Prefer connection_to_platform_map for warehouse connections (Snowflake, Redshift, BigQuery, etc.) — it auto-resolves the platform from the connection record and covers all lineage paths that have a connectionId on hand (DM warehouse table lineage, DM and workbook customSQL parsing, chart inputFields qualification). Use chart_sources_platform_mapping only when the chart's SQL parser path fires and you cannot reach the connection via connection_to_platform_map.
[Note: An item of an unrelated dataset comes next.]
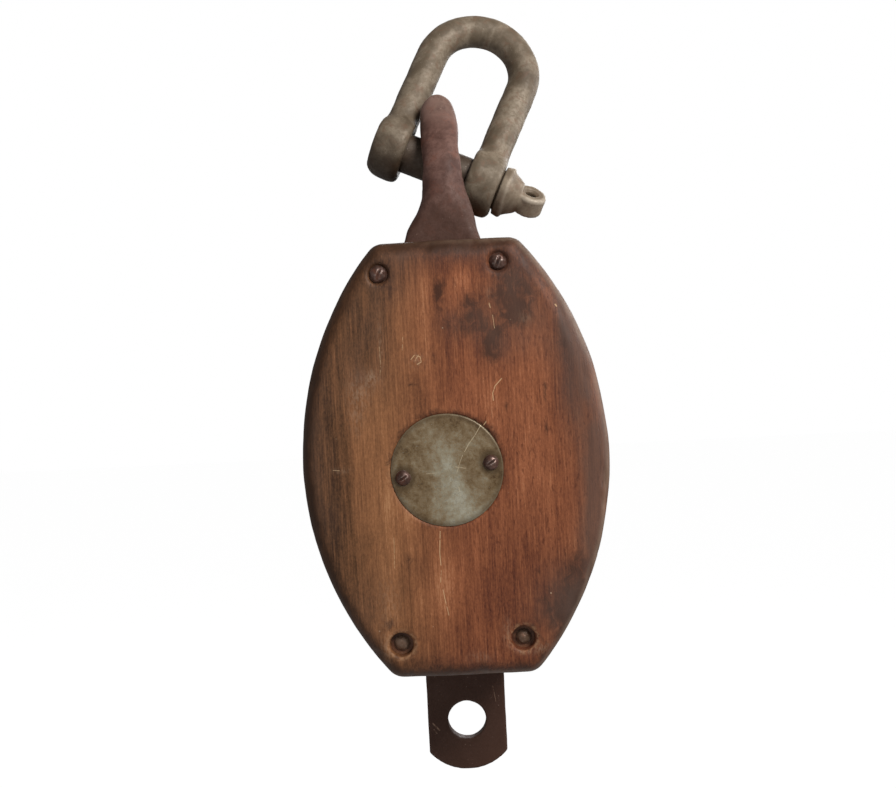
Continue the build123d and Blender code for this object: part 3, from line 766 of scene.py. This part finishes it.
def make_strap():
    low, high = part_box("strap")
    shell_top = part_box("front_cheek")[1].z
    shell_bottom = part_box("front_cheek")[0].z
    s = Sculpt("strap", "strap_forging", 0.8 * MM)
    s.relax(4)
    p = s.points
    # the bail's foot is fuller on its right flank than on its left
    lift = (p[:, 2] - shell_top) / MM
    right_flank = smooth_step(4 * MM, 14 * MM, p[:, 0]) * np.exp(-((lift - 20) / 9) ** 2)
    left_flank = smooth_step(-4 * MM, -14 * MM, p[:, 0]) * smooth_step(0, 8, lift) * smooth_step(50, 30, lift)
    p[:, 0] += 1.7 * MM * right_flank - 0.9 * MM * left_flank
    s.store()
    above = smooth_step(shell_top, shell_top + 12 * MM, p[:, 2])
    below = smooth_step(shell_bottom, shell_bottom - 4 * MM, p[:, 2])
    hammer = 0.34 * MM * rough(p, 15 * MM, 71, 2) * above
    hammer += 0.14 * MM * rough(p, 9 * MM, 73, 3) * (above + 0.8 * below)
    s.push(hammer + 0.04 * MM * rough(p, 2.6 * MM, 77, 3))
    s.note("ridge", s.ridges())
    foot = smooth_step(shell_top + 46 * MM, shell_top + 4 * MM, p[:, 2])
    s.note("dust", 0.7 * smooth_step(shell_top + 52 * MM, shell_top + 76 * MM, p[:, 2]))
    # darker towards the bail's foot with grime, and over the tang below the shell with painted shade, as the
    # tang sits back behind the cheeks
    s.note("grime_and_shade", np.maximum(0.62 * foot, smooth_step(shell_bottom + 30 * MM, shell_bottom, p[:, 2])))
    paint = old_iron("forged_iron", linear(110, 83, 75), linear(78, 56, 50), linear(156, 132, 120),
                     linear(108, 70, 58), 3, 0.45, (0.56, 0.72), 0.04, 0.2, 0.3, (68, 49, 41),
                     STRAP_SCRATCHES)
    return s.finish("block", paint)


make_strap()


# ---------------------------------------------------------------- shackle

def make_shackle():
    zinc = old_iron("galvanised", linear(130, 117, 101), linear(94, 82, 68), linear(170, 160, 145),
                    linear(108, 84, 68), 21, 0.55, (0.52, 0.7), 0.14, 0.16, 0.4, (58, 46, 37))
    swing = next(j for j in frame["record"]["behaviour"]["joints"] if j["name"] == "swing")
    axis = np.array(swing["axis"])
    centre = np.array(swing["pos_m"])
    bow = Sculpt("shackle_bow", "shackle_bow_forging", 0.62 * MM)
    p = bow.points
    along = (p - centre) @ axis
    from_pin = np.linalg.norm(p - centre - along[:, None] * axis, axis=1)
    ear = smooth_step(30 * MM, 16 * MM, from_pin)
    bow.relax(9)
    bow.round_off(130, ear)
    p = bow.points
    bow.push(0.20 * MM * rough(p, 13 * MM, 81, 2) + 0.07 * MM * rough(p, 4 * MM, 83, 3) + 0.08 * MM)
    bow.note("ridge", bow.ridges())
    # painted shade: inside the crown, on the lower side of the ears and more on the left ear; also a little
    # darker round the pin
    low_side = smooth_step(6 * MM, -14 * MM, p[:, 2] - centre[2] - along * axis[2])
    left = smooth_step(10 * MM, -20 * MM, along)
    inner = smooth_step(82 * MM, 64 * MM, from_pin) * smooth_step(46 * MM, 62 * MM, from_pin)
    shade = 0.4 * inner * smooth_step(-8 * MM, 8 * MM, along)
    ear_shade = ear * (0.04 + (0.2 + 0.3 * left) * low_side + 0.18 * left)
    bow.note("grime_and_shade", shade + ear_shade + 0.1 * smooth_step(60 * MM, 20 * MM, from_pin))
    # a rubbed place inside the crown
    crown = smooth_step(56 * MM, 62 * MM, from_pin) * np.exp(-((along + 5 * MM) / (3.5 * MM)) ** 2)
    bow.note("dust", crown * smooth_step(70 * MM, 66 * MM, from_pin))
    bow.finish("shackle", zinc)
    pin_zinc = old_iron("galvanised_pin", linear(143, 129, 112), linear(108, 94, 79), linear(180, 169, 154),
                        linear(118, 94, 78), 25, 0.45, (0.5, 0.68), 0.14, 0.14, 0.4, (56, 43, 36))
    pin = Sculpt("shackle_pin", "shackle_pin_forging", 0.5 * MM)
    pin.relax(5)
    p = pin.points
    along = (p - centre) @ axis
    pin.round_off(30, smooth_step(30 * MM, 34 * MM, along) * smooth_step(43 * MM, 38 * MM, along))
    p = pin.points
    mousing = next(m for m in frame["record"]["mounts"] if m["name"] == "mousing_hole")
    hole_axis = np.array(mousing["axis"]) / np.linalg.norm(mousing["axis"])
    to_hole = p - np.array(mousing["pos_m"])
    from_hole = np.linalg.norm(to_hole - (to_hole @ hole_axis)[:, None] * hole_axis, axis=1)
    neck = smooth_step(33 * MM, 37 * MM, along) * smooth_step(3.2 * MM, 4.2 * MM, from_hole)
    pin.push(0.10 * MM * rough(p, 7 * MM, 87, 3) + 0.06 * MM + 0.9 * MM * neck)
    pin.note("ridge", pin.ridges())
    # painted shade along the pin inwards of its neck, where it runs between the ears
    pin.note("grime_and_shade", smooth_step(33 * MM, 24 * MM, along) * 0.72)
    pin.finish("screw_pin", pin_zinc)


make_shackle()


# ---------------------------------------------------------------- plates, screws, rivets

def plate_metal(name, marks, seed):
    s = Shader(name)
    ridge = s.attribute("ridge")
    cloud = s.noise(15, 5, 0.62, 0.8, seed)
    grain = s.noise(0.9, 4, 0.75, 0.2, seed + 3)
    painted_reflection = s.attribute("painted_reflection")
    # the painted reflection band makes the plate brighter
    value = s.plus(s.plus(cloud, s.times(painted_reflection, 0.42)), s.times(s.plus(grain, -0.5), 0.95))
    value = s.plus(value, s.times(s.plus(s.noise(3.0, 4, 0.7, 0.4, seed + 8), -0.5), 0.75))
    colour = s.ramp(value, (0.25, linear(78, 60, 41)), (0.45, linear(110, 90, 65)),
                    (0.62, linear(131, 113, 88)), (0.85, linear(150, 141, 120)), (1.0, linear(166, 161, 144)))
    colour = s.mix(s.span(grain, 0.48, 0.7, 0.0, 0.5), colour, linear(72, 58, 44))
    colour = s.mix(s.span(grain, 0.42, 0.26, 0.0, 0.6), colour, linear(176, 168, 150))
    # darker at the rim and round the screws: partly dirt, partly painted shade
    colour = s.mix(s.span(s.attribute("rim_soil_and_shade"), 0.2, 1.0, 0.0, 0.7), colour, linear(74, 60, 44))
    brushed = s.noise((0.5, 2, 14), 3, 0.6, 0, seed + 6)
    height = s.plus(s.times(grain, 0.4), s.times(brushed, 0.25))
    if marks:
        broken = s.span(s.noise(1.8, 2, 0.5, 0, 5), 0.34, 0.5, 0.2, 1.0)
        cut = s.times(s.span(scratches(s, marks), 0.1, 0.8), broken)
        colour = s.mix(s.times(cut, 0.6), colour, linear(206, 190, 160))
        height = s.plus(height, s.times(cut, -0.5))
    # painted highlight along the plate's raised edges
    colour = s.mix(s.span(ridge, 0.2, 0.8, 0.0, 0.6), colour, linear(184, 172, 146))
    s.bump(height, 0.07)
    return s.surface(colour, s.span(grain, 0.3, 0.7, 0.36, 0.52), 0.3, 0.5)


PLATE_SCRATCHES = [
    ([(14.2, 20.0), (11.3, 15.5), (8.4, 11.8), (6.2, 8.2)], 0.26),
    ([(5.2, 6.6), (3.6, 2.8), (2.4, -0.8)], 0.18),
    ([(-12.0, -1.2), (-7.0, -1.0)], 0.13),
    ([(1.5, 1.5), (6.5, 0.5)], 0.13),
    ([(2.8, -8.0), (3.4, -12.0)], 0.2),
]


def make_plate(node, name, seed, marks):
    low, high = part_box(node)
    mid = (low + high) / 2
    radius = (high.x - low.x) / 2
    s = Sculpt(node, name, 0.42 * MM)
    s.relax(3)
    p = s.points
    across = np.hypot(p[:, 0] - mid.x, p[:, 2] - mid.z) / radius
    outward = -1 if mid.y < 0 else 1
    lift = 0.16 * MM * rough(p, (16 * MM, 60 * MM, 16 * MM), seed, 2)
    lift -= 0.35 * MM * smooth_step(0.82, 1.0, across) * (0.5 + 0.5 * rough(p, 12 * MM, seed + 3, 2))
    p[:, 1] += outward * lift
    s.store()
    s.note("ridge", s.ridges())
    # darker at the plate's rim and round its screws: partly dirt, partly painted shade where the plate and
    # screws meet their surroundings
    soiled_and_shaded = 0.8 * smooth_step(0.80, 1.0, across)
    for side in ("left", "right"):
        gap = away_from(p, [node.replace("cover_plate", "plate_screw_" + side)])
        soiled_and_shaded = np.maximum(soiled_and_shaded, smooth_step(8.5 * MM, 3.5 * MM, gap))
    s.note("rim_soil_and_shade", soiled_and_shaded)
    # painted reflection: a brighter band runs down the middle and widens towards the lower right
    down = (mid.z + 6 * MM - p[:, 2]) / radius
    off = np.abs(p[:, 0] - mid.x - 7 * MM * down) / ((6 + 5 * np.clip(down, 0, 1)) * MM)
    s.note("painted_reflection", np.exp(-off ** 2) * smooth_step(-0.75, 0.2, down))
    return s.finish("block", plate_metal(name + "_metal", marks, seed))


REAR_PLATE_SCRATCHES = [
    ([(-12, 9), (8, 3)], 0.2),
    ([(4, -6), (10, -15)], 0.2),
]
make_plate("front_cover_plate", "front_plate_disc", 91, PLATE_SCRATCHES)
make_plate("rear_cover_plate", "rear_plate_disc", 95, REAR_PLATE_SCRATCHES)

RUST = old_iron("fastener_iron", linear(106, 82, 74), linear(62, 44, 38), linear(188, 172, 162),
                linear(112, 70, 54), 33, 0.5, (0.3, 0.5), 0.4, 0.14)
BARE = old_iron("fastener_bare", linear(144, 122, 104), linear(98, 76, 62), linear(190, 174, 160),
                linear(116, 76, 54), 37, 0.5, (0.4, 0.6), 0.3, 0.10)


def make_fastener(node, name, voxel, seed, material):
    s = Sculpt(node, name, voxel)
    s.relax(6)
    s.push(voxel * 0.5 * rough(s.points, 2.2 * MM, seed, 3))
    s.note("ridge", s.ridges(3))
    s.note("grime_and_shade", np.full(len(s.points), 0.2))
    return s.finish("block", material)


for end in ("front", "rear"):
    for side in ("left", "right"):
        screw = f"{end}_plate_screw_{side}"
        make_fastener(screw, screw + "_worn", 0.24 * MM, len(end) + 3 * len(side), RUST)
for end in ("head", "tail"):
    for side in ("left", "right"):
        rivet = f"{end}_rivet_{side}"
        metal = RUST if end == "head" else BARE
        make_fastener(rivet, rivet + "_worn", 0.34 * MM, 5 * ord(end[0]) + len(side), metal)


# ---------------------------------------------------------------- CAD pieces that keep their shape

def paint_node(node, material):
    piece = frame["nodes"][node]
    piece.data.materials.clear()
    piece.data.materials.append(material)


def plain_metal(name, base, dark, light, seed, gloss, metallic):
    """For CAD meshes, which carry no ridge attribute."""
    s = Shader(name)
    cloud = s.noise(9, 5, 0.6, 0.5, seed)
    fine = s.noise(1.2, 5, 0.7, 0.2, seed + 4)
    colour = s.mix(s.span(cloud, 0.35, 0.65), dark, base)
    colour = s.mix(s.span(fine, 0.5, 0.72, 0.0, 0.4), colour, light)
    colour = s.mix(s.span(fine, 0.45, 0.25, 0.0, 0.5), colour, dark)
    s.bump(fine, 0.06)
    return s.surface(colour, s.span(fine, 0.3, 0.7, gloss[0], gloss[1]), metallic, 0.5)


IRON = plain_metal("sheave_iron", linear(92, 84, 78), linear(58, 48, 42), linear(120, 110, 100), 45,
                   (0.3, 0.55), 0.55)
BRONZE = plain_metal("bronze", linear(150, 116, 62), linear(96, 72, 42), linear(190, 156, 92), 51,
                     (0.28, 0.5), 0.8)
STEEL = plain_metal("pin_steel", linear(118, 114, 108), linear(70, 64, 58), linear(160, 156, 150), 57,
                    (0.25, 0.5), 0.8)
ROVE = plain_metal("rove_iron", linear(114, 78, 58), linear(78, 50, 38), linear(150, 122, 102), 63,
                   (0.45, 0.65), 0.12)
paint_node("sheave", IRON)
paint_node("sheave_bush", BRONZE)
paint_node("sheave_pin", STEEL)
for end in ("head", "tail"):
    for side in ("left", "right"):
        paint_node(f"{end}_rove_{side}", ROVE)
Example - For just one specific chart's external upstream data sources
yml
chart_sources_platform_mapping:
  "workspace_name/workbook_name/chart_name_1":
    data_source_platform: snowflake
    platform_instance: new_instance
    env: PROD

  "workspace_name/folder_name/workbook_name/chart_name_2":
    data_source_platform: postgres
    platform_instance: cloud_instance
    env: DEV
Example - For all charts within one specific workbook
yml
chart_sources_platform_mapping:
  "workspace_name/workbook_name_1":
    data_source_platform: snowflake
    platform_instance: new_instance
    env: PROD

  "workspace_name/folder_name/workbook_name_2":
    data_source_platform: snowflake
    platform_instance: new_instance
    env: PROD
Example - For all workbooks charts within one specific workspace
yml
chart_sources_platform_mapping:
  "workspace_name":
    data_source_platform: snowflake
    platform_instance: new_instance
    env: PROD
Example - All workbooks use the same connection
yml
chart_sources_platform_mapping:
  "*":
    data_source_platform: snowflake
    platform_instance: new_instance
    env: PROD

Limitations

Module behavior is constrained by source APIs, permissions, and metadata exposed by the platform. Refer to capability notes for unsupported or conditional features.

Troubleshooting

If ingestion fails, validate credentials, permissions, connectivity, and scope filters first. Then review ingestion logs for source-specific errors and adjust configuration accordingly.